O tarihten sonra, patriğin ruhani önderliğinde, Ruhani ve Cismani Meclis ayrımının işlerlik kazandığı, yürütme görevini Milli Merkezi İdare’nin üstlendiği bir yönetim kültürü oluşturulabilmişti. Bu sürecin kök salmasını engelleyen ise, Abdülhamit istibdadı, İttihatçı hunharlığı ve Cumhuriyet otoriterliği oldu. Ermeni toplumu, Cumhuriyet dönemindeki baskılar sonucunda, daha önce bin bir emekle oluşturduğu idari kurumlardan feragat etmek zorunda kaldı.

Elbette, devletin baskıcı tavrının sorumluluğu patriklere yüklenemez. Ancak, üyeleri halkın oyuyla göreve gelen kurumlardan yoksun kalmanın, patriğin neredeyse sorgulanamaz bir iktidara sahip olması sonucunu doğurduğunu da hatırda tutmak gerekir. Bugün, patriklerin, sivillere söz söyleyebilecekleri alanları açma çabası içinde oldukları, hatta bunun için düzenle çatışmayı göze alabildikleri ölçüde gerçekten ‘patrik’ olabileceklerini söylemek yanlış olmaz.

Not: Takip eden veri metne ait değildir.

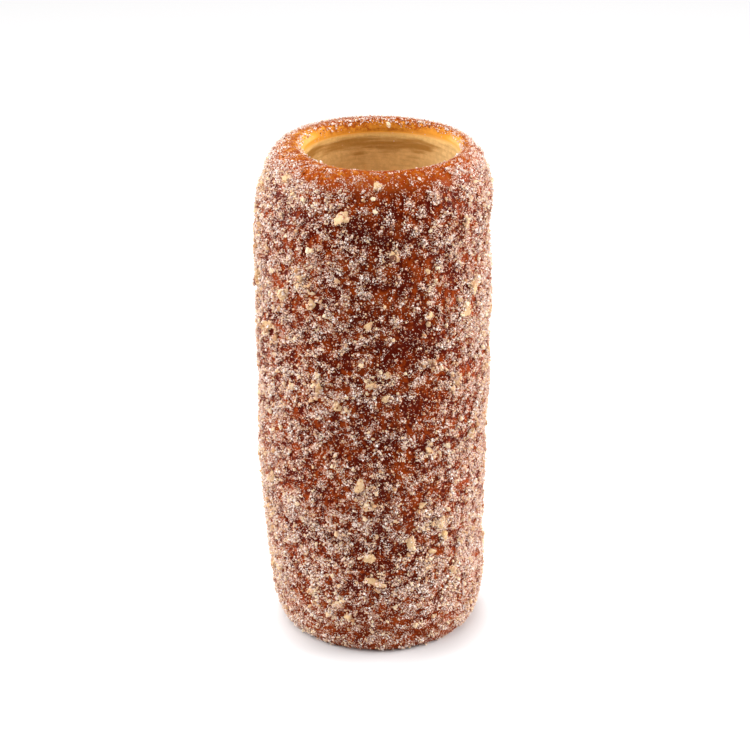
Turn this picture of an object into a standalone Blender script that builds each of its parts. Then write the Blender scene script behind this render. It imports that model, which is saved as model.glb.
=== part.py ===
"""A chimney cake: a tube of yeast dough baked round a wooden roll, standing on its end.

The dough was wound on the roll as one band, so a shallow seam climbs round the tube. Both ends are
rounded, the bore of the roll goes right through, and chopped nuts are baked into the crust.
The origin is the middle of the base, with +Z up along the tube. Lengths are in metres.
"""

import math
import random

import bmesh
import bpy
from mathutils import Euler, Matrix, Vector, noise
from mathutils.bvhtree import BVHTree

MM = 0.001

# The tube
HEIGHT = 188 * MM
TOP_RADIUS = 41.3 * MM
BASE_RADIUS = 39.3 * MM
WALL_SWELL = 1.9 * MM  # how far the middle of the wall stands proud of a straight taper
BORE_TOP_RADIUS = 27.9 * MM
BORE_BASE_RADIUS = 26.6 * MM  # the roll tapers, so that the cake slides off it
BORE_SHIFT = 1.8 * MM  # the wall is thicker on the -X side

# The ends
SHOULDER_WIDTH = 11.2 * MM
SHOULDER_HEIGHT = 24 * MM
LIP_DROP = 4.5 * MM
HEEL_WIDTH = 5.2 * MM
HEEL_HEIGHT = 25 * MM
FOOT_WIDTH = 5 * MM  # the flat ring that it stands on
BASE_LIP_HEIGHT = 3.5 * MM

# The lean and bow of the tube's middle line
BOW_TOP = -0.2 * MM
BOW_MIDDLE = -1.6 * MM
BOW_BASE = 0.6 * MM
BOW_LOW_SHARE = 0.35  # of the height: the middle line is straight from here
BOW_HIGH_SHARE = 0.8  # to here

# The seam of the wound band, which comes down towards +X on the side that faces -Y
BAND_PITCH = 39.5 * MM
SEAM_FRONT_HEIGHT = 166 * MM
SEAM_HALF_WIDTH = 3.2 * MM
SEAM_DEPTH = 0.9 * MM
SEAM_WANDER = 3 * MM  # how far the seam strays up and down from a true helix
SEAM_FADE_SIZE = 14 * MM  # the seam comes and goes over this length
SEAM_STRENGTH = (0.65, 0.6)  # middle and swing of its depth, as shares
INNER_SEAM_DEPTH = 0.5 * MM
BAND_CROWN = 0.35 * MM  # how far the band swells between two turns of the seam

# Hollows where the band pulled apart along the seam. Each has its turn from the front in degrees
# towards +X, height, half length, half width and depth in millimetres, and slope in degrees.
DIMPLES = (
    (0, 166.5, 9.5, 3.2, 1.0, -27),
    (16, 126.5, 5.0, 2.6, 0.8, -5),
    (-24, 50, 10.0, 3.0, 0.9, -28),
    (3, 52, 6.0, 4.0, 0.8, 0),
    (26, 53, 6.5, 2.8, 0.7, 20),
)

# Unevenness of the crust: broad hollows, and the pebbly coat of sugar
HOLLOW_SIZE = 26 * MM
HOLLOW_DEPTH = 0.7 * MM
PEBBLE_SIZE = 3.5 * MM
PEBBLE_HEIGHT = 0.35 * MM
CREST_CRUST = 0.3  # how much of this unevenness the smooth crest of the top end keeps
LIP_CRUST = 0.2

# Mesh steps
SIDES = 64
SHOULDER_STEPS = 7
LIP_STEPS = 4
HEEL_STEPS = 6
WALL_STEPS = 25
BORE_STEPS = 12
MOUTH_BIAS = 1.6  # rows of the bore are closer together near the mouth, where the inside shows
SEED = 11

# Chopped nuts. A big one has its place by name: turn from the front in degrees towards +X, height,
# length, width and tilt in degrees.
NUT_SINK = 0.3  # share of a nut's thickness that lies in the crust
NUT_FLATNESS = 0.62
NUT_COUNT = 54
NUT_LENGTH_RANGE = (2.2 * MM, 4.2 * MM)
NUT_HEIGHT_RANGE = (12 * MM, 176 * MM)
NUT_SMALLNESS = 1.5  # above 1, most of the scattered nuts are near the short end of the range
NUT_WIDTH_RANGE = (0.55, 0.95)  # share of the length
NUT_ROUGHNESS = 0.14  # how far a chip's corners stray, as a share of its size
NUT_CLEARANCE = 5.5 * MM
BIG_NUTS = (
    (0, 184.2, 3.4, 3.2, 0),
    (-16, 173.7, 6.4, 5.0, 60),
    (9, 161.5, 4.2, 2.8, 75),
    (-86, 149, 5.0, 3.0, 85),
    (-74, 141.5, 7.5, 4.0, 80),
    (-47, 141.5, 6.0, 4.2, 30),
    (88, 132, 4.0, 3.0, 70),
    (86, 126, 3.4, 2.6, 80),
    (58, 142.5, 6.5, 3.2, 80),
    (51, 134, 4.4, 3.4, 20),
    (-55, 182.8, 4.6, 3.2, 20),
    (45, 109.5, 4.0, 3.2, 60),
    (-6, 73, 7.4, 3.6, 80),
    (20, 47.5, 4.6, 3.4, 70),
    (39, 47.5, 3.8, 3.0, 100),
    (36, 53, 4.0, 2.6, 80),
    (-1, 32.5, 8.6, 3.0, -25),
    (-73, 24, 5.0, 3.0, 80),
    (-62, 66, 5.4, 3.2, 60),
    (50, 167.5, 3.4, 2.6, 30),
    (-2, 135.5, 3.6, 2.8, 40),
    (28, 137, 3.8, 2.8, -30),
    (-27, 109, 6.4, 2.8, 75),
    (6, 107.5, 3.2, 2.6, 20),
    (30, 118, 3.6, 3.0, 60),
    (-3, 42, 4.4, 3.8, 20),
    (44, 32, 3.4, 2.4, 70),
    (-61, 126.5, 4.4, 3.4, 10),
)


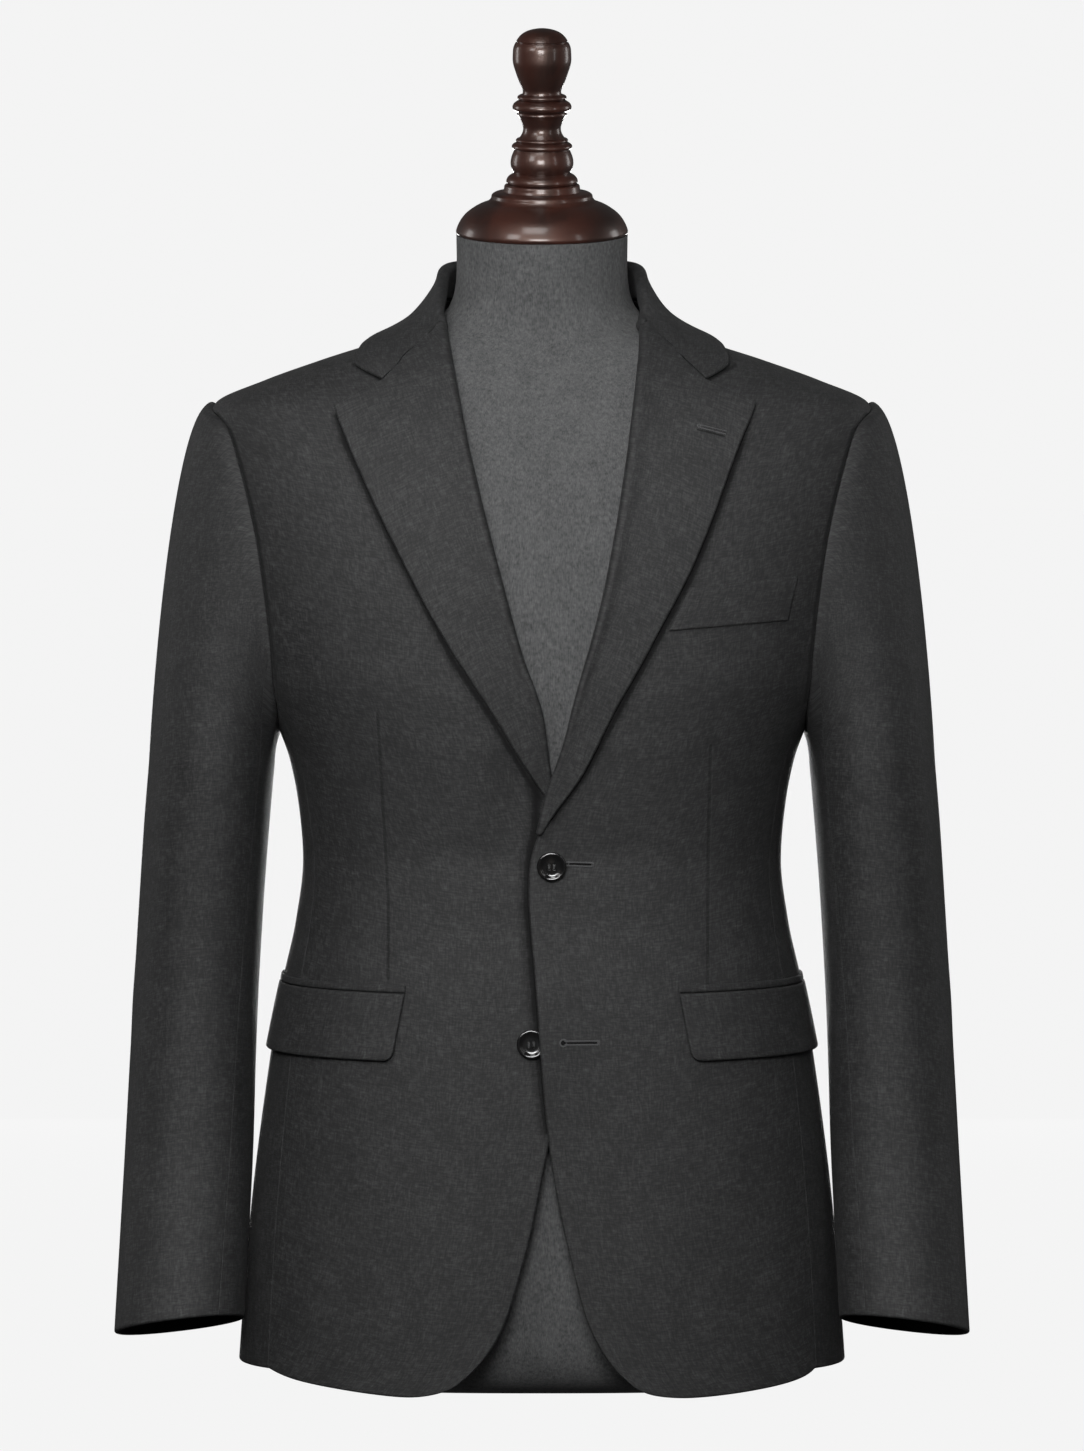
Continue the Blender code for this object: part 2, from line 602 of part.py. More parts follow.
def pocket(maker, side, word, cloth):
    """A flap that hangs from a narrow jetting, both moved out from the front and round the side."""
    columns = 13
    end = math.radians(FLAP_END_ANGLE)
    top_start = flat_points((FLAP_INNER_TOP,))[0]
    foot_start = flat_points((FLAP_INNER_FOOT,))[0]
    share = even(columns)[:, None]
    top = top_start + (np.array([end, FLAP_END_TOP * MM]) - top_start) * share
    foot = foot_start + (np.array([end, FLAP_END_FOOT * MM]) - foot_start) * share
    rows = even(4)[:, None]
    inner = foot[0] + (top[0] - foot[0]) * rows
    outer = foot[-1] + (top[-1] - foot[-1]) * rows
    patch = net(foot, top, inner, outer)
    patch[0, 0] += (patch[1, 1] - patch[0, 0]) * 0.22
    lying = CLOTH + LAYER_GAP
    flare = 0.0012 * (1 - even(4))[:, None] * np.ones(columns + 1)[None, :]
    grid = off_body(patch[..., 0], patch[..., 1], lying + flare)
    maker.sheet("flap_" + word, grid, side, CLOTH, cloth)
    lower = top + (0, 0.0004)
    upper = top + (0, 0.0004 + JET_HEIGHT * MM)
    strip = np.stack([lower, upper])
    grid = off_body(strip[..., 0], strip[..., 1], np.full(strip.shape[:2], lying))
    maker.sheet("jet_" + word, grid, side, WELT_CLOTH, cloth)


def breast_welt(maker, cloth):
    share = even(8)[:, None]
    ends = np.array([WELT_FOOT, WELT_TOP], float)
    foot, top = (flat_points(first + (last - first) * share) for first, last in ends)
    rows = even(2)[:, None]
    patch = net(foot, top, foot[0] + (top[0] - foot[0]) * rows, foot[-1] + (top[-1] - foot[-1]) * rows)
    grid = off_body(patch[..., 0], patch[..., 1], np.full(patch.shape[:2], CLOTH + LAYER_GAP))
    maker.sheet("breast_welt", grid, 1, WELT_CLOTH, cloth)


def button(maker, name, side, out, height, lift, material):
    """A dished four-hole button, its back on the cloth."""
    radius, depth = BUTTON_RADIUS / MM, BUTTON_DEPTH / MM
    profile = (
        (0, depth * 0.62), (radius * 0.60, depth * 0.62), (radius * 0.74, depth * 0.94), (radius * 0.86, depth),
        (radius * 0.96, depth * 0.86), (radius, depth * 0.55), (radius * 0.95, depth * 0.20),
        (radius * 0.78, 0), (0, 0),
    )
    obj = maker.turned(name, profile, material, 20)
    for i in range(4):
        turn = math.pi / 4 + i * math.pi / 2
        bpy.ops.mesh.primitive_cylinder_add(vertices=8, radius=BUTTON_HOLE, depth=BUTTON_DEPTH * 4)
        cutter = bpy.context.active_object
        cutter.name = f"cut_{name}_{i}"
        for collection in list(cutter.users_collection):
            collection.objects.unlink(cutter)
        maker.cutters.objects.link(cutter)
        cutter.parent = obj
        cutter.location = (BUTTON_HOLE_SPREAD * math.cos(turn), BUTTON_HOLE_SPREAD * math.sin(turn), 0)
        cutter.hide_render = True
        cutter.display_type = "WIRE"
        cut = obj.modifiers.new(f"hole_{i}", "BOOLEAN")
        cut.operation = "DIFFERENCE"
        cut.object = cutter
    angle = front_angle(out, height)
    place = off_body(angle, height, lift) * np.array([side, 1, 1])
    normal = normal_of(angle, height) * np.array([side, 1, 1])
    obj.location = Vector(place)
    obj.rotation_euler = Vector(normal).to_track_quat("Z", "Y").to_euler()


def form_body(maker, cloth):
    """The limbless torso: the body's own sections, drawn in, with blunt shoulders and a short neck."""
    around = 36
    turn = np.linspace(-math.pi, math.pi, around, endpoint=False)
    mirrored = np.where(np.abs(turn) > math.pi / 2, np.sign(turn) * math.pi - turn, turn)
    flip = np.where(np.abs(turn) > math.pi / 2, -1.0, 1.0)
    rings = []
    for height, gap, limit in rows_of(FORM):
        ring = off_body(mirrored, np.full(around, height), np.full(around, -gap))
        ring[:, 0] *= (1 + (np.abs(ring[:, 0]) / limit) ** 14) ** (-1 / 14) * flip
        if height < 0.15:
            ring[:, 2] = height
        rings.append(ring)
    for height, half, depth, back in rows_of(NECK):
        ring = [half * np.cos(turn), back + depth * np.sin(turn), np.full(around, height)]
        rings.append(np.stack(ring, axis=-1))
    tilt = np.array(Matrix.Rotation(NECK_TILT, 3, "X"))
    flat = np.stack([NECK_HALF_WIDTH * np.cos(turn), NECK_HALF_DEPTH * np.sin(turn), np.zeros(around)], axis=-1)
    rings.append(flat @ tilt.T + np.array([0, NECK_TOP_MIDDLE, NECK_TOP]))
    return maker.skin("form_body", rings, cloth)


def turned_top(maker, wood):
    """The cap on the neck's sloping top, and the finial on the cap."""
    above = 0.0004
    for name, profile in (("form_cap", CAP), ("form_finial", FINIAL)):
        obj = maker.turned(name, profile, wood, 24)
        back, up = NECK_TOP_MIDDLE - above * math.sin(NECK_TILT), NECK_TOP + above * math.cos(NECK_TILT)
        obj.location = (0, back, up)
        obj.rotation_euler = (NECK_TILT, 0, 0)


def main():
    for obj in list(bpy.data.objects):
        bpy.data.objects.remove(obj, do_unlink=True)
    maker = Maker("suit_jacket_on_form")
    cloth = make_material("charcoal_wool", CHARCOAL, 0.85)
    form_cloth = make_material("form_cloth", FORM_CLOTH, 0.95)
    wood = make_material("turned_wood", TURNED_WOOD, 0.18)
    black = make_material("button_black", BUTTON_BLACK, 0.2)
    for side, word, edge, hem in ((1, "left", LEFT_EDGE, LEFT_HEM), (-1, "right", RIGHT_EDGE, RIGHT_HEM)):
        front_panel(maker, side, "front_" + word, edge, hem, cloth)
        side_panel(maker, side, "side_" + word, cloth)
        back_panel(maker, side, "back_" + word, cloth)
        sleeves(maker, side, word, cloth)
        pocket(maker, side, word, cloth)
    lapel(maker, 1, "lapel_left", LEFT_EDGE, LEFT_GORGE, LEFT_TIP, LEFT_LAPEL, cloth)
    lapel(maker, -1, "lapel_right", RIGHT_EDGE, RIGHT_GORGE, RIGHT_TIP, RIGHT_LAPEL, cloth)
    collar(maker, cloth)
    collar_stand(maker, cloth)
    breast_welt(maker, cloth)
    button(maker, "button_upper", 1, 0.0065, 0.3740, CLOTH + SHANK, black)
    lower_drop = float(right_drop(np.array(0.0072), np.array(0.2530)))
    button(maker, "button_lower", -1, 0.0072, 0.2530, lower_drop + CLOTH + LAYER_GAP, black)
    form_body(maker, form_cloth)
    turned_top(maker, wood)


main()
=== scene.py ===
"""Dresses a two-button, notch-lapel suit jacket on a limbless dress form.

Every cloth piece lies on one body surface, a stack of rounded sections. A piece is the net
between its border lines on that surface, and it gets a wall of cloth whose edges are rounded.
Tables are in millimetres and degrees on the jacket's own left half, with heights above the
floor line of the pattern; the form's foot stands FOOT_RISE above that line.
"""

from __future__ import annotations

import json
import logging
import math
from dataclasses import dataclass
from enum import Enum
from typing import Any, Callable

import bpy
import numpy as np
from mathutils import Matrix, Vector

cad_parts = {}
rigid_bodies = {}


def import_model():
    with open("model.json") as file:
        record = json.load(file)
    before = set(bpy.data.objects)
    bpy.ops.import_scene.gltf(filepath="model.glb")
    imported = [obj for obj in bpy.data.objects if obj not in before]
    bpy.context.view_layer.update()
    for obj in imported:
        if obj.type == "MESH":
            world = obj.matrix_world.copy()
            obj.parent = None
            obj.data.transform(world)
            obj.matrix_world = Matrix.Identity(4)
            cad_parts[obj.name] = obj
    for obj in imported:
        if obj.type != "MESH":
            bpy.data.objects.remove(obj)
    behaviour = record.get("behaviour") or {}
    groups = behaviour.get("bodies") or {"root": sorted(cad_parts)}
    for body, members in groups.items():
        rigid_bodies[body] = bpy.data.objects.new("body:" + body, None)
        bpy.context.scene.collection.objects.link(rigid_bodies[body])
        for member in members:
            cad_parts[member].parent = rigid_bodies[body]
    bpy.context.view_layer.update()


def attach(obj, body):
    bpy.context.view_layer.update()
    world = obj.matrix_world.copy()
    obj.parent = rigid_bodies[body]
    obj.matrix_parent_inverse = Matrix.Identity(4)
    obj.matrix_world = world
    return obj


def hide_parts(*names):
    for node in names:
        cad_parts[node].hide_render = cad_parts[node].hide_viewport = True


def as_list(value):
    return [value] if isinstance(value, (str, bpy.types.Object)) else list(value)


LOG = logging.getLogger("suit")
MM = 0.001
FOOT_RISE = 0.009

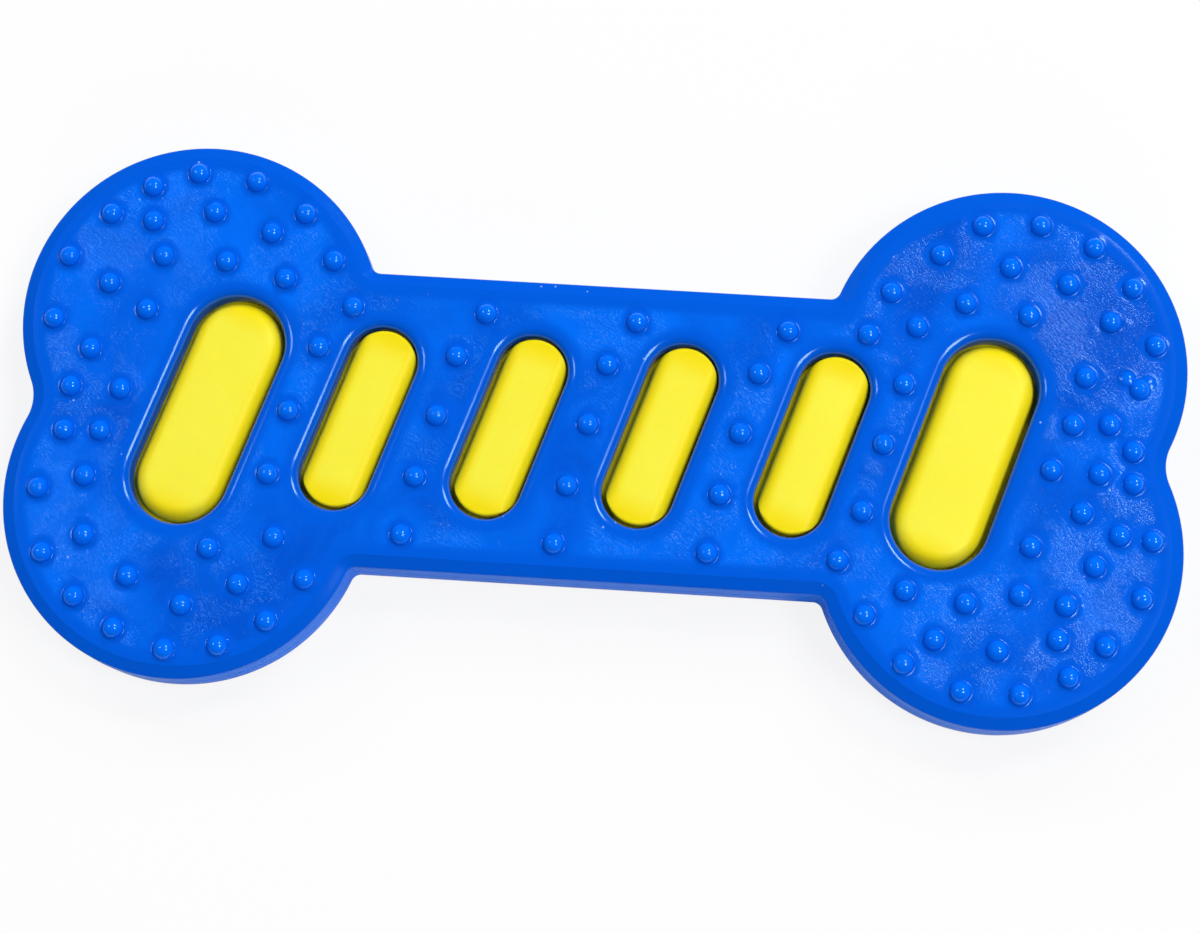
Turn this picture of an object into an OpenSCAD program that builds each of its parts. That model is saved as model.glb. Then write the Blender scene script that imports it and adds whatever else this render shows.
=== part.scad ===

Ruhaniler, dini konularda sorumluluklarının gereğini yerine getirecek, cemaatlerine önderlik edeceklerdir elbette. Ancak onların, sayısız sorunla çevrili bir toplumu iç ve dış kamuoyu önünde temsil etmesini, devletin türlü taleplerine karşı sağlam bir duruş sergilemesini beklemek gerçekçi değil.

İncil’in “Sezar’ın hakkı Sezar’a, Tanrı’nın hakkı Tanrı’ya” sözünün anlamını bizlerden çok daha iyi takdir etmesi gereken din adamlarının, ruhani alanın sınırını aşmaya bunca arzu duymalarında anlaşılır bir taraf yok. Hele o alan, güç odaklarıyla ustaca raks etmeyi gerektiren bir mayın tarlası görünümündeyse. Son dönemlerde Ermeni toplumunun bağrından çıkan en iyi yetişmiş, en parlak zekâlı ruhaninin, patriklik makamında on yılı doldurmadan ruhsal dengesini yitirmesinin, bugün patriklik seçimini sonsuza dek erteleyebileceğini sanan heveskârlara ders olması gerekmez mi?